Poszkodowani czekają na pomoc, komisje szacują straty, strażacy usuwają szkody, a samorządowcy debatują- w powiecie radomskim wciąż trwa naprawianie tego, co zniszczyła niedzielna nawałnica. Wiele osób straciło dach nad głową, niektórzy stracą też i plony.

Mieszkańcy ośmiu podradomskich gmin, które ucierpiały najbardziej, czekają na prąd i boją się deszczu. Bez energii elektrycznej trudno rozpocząć remonty, a woda dokończyłaby dzieła zniszczenia. Jak mówi Mirosław Ślifirczyk, starosta radomski, ludzie przeżywają prawdziwy dramat.
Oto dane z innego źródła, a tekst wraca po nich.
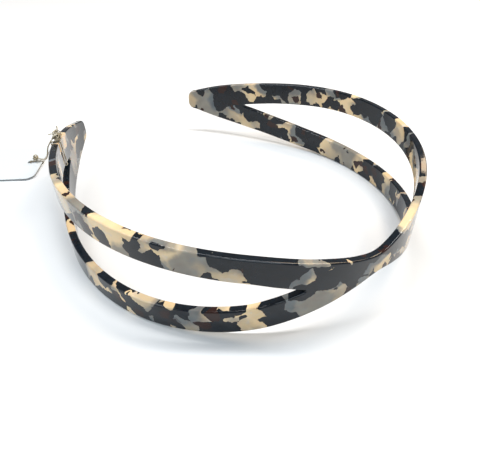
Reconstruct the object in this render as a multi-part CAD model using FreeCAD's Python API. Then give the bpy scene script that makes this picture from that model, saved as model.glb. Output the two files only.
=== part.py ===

Osiemnaście domów straciło dachy, prawie 150 budynków zostało uszkodzonych. W "zagłębiu paprykowym" koło Przytyka wichura zmiotła kilkaset tuneli foliowych. Żywiołowi nie oparły się też szkoła, dwa kościoły i muzeum.

Ludzie czekają na pomoc, ale Kamil Dziewierz, wójt gminy Jedlińsk, jest przekonany, że nie trafi ona wszędzie tam, gdzie powinna. Komisje, które pracują w terenie, nie biorą pod uwagę strat, wynikających z długotrwałych przerw w dostawie prądu. Dla rolników, którzy mają zmechanizowane gospodarstwa, a także hodują po sto i więcej sztuk bydła, każdy taki dzień oznacza znaczne podwyższenie kosztów produkcji, a tym samym mniejszy zarobek.

Natomiast wojewoda mazowiecki zachęca samorządowców do natychmiastowego wspierania potrzebujących. Zwrot pieniędzy nastąpi po dopełnieniu wszelkich formalności.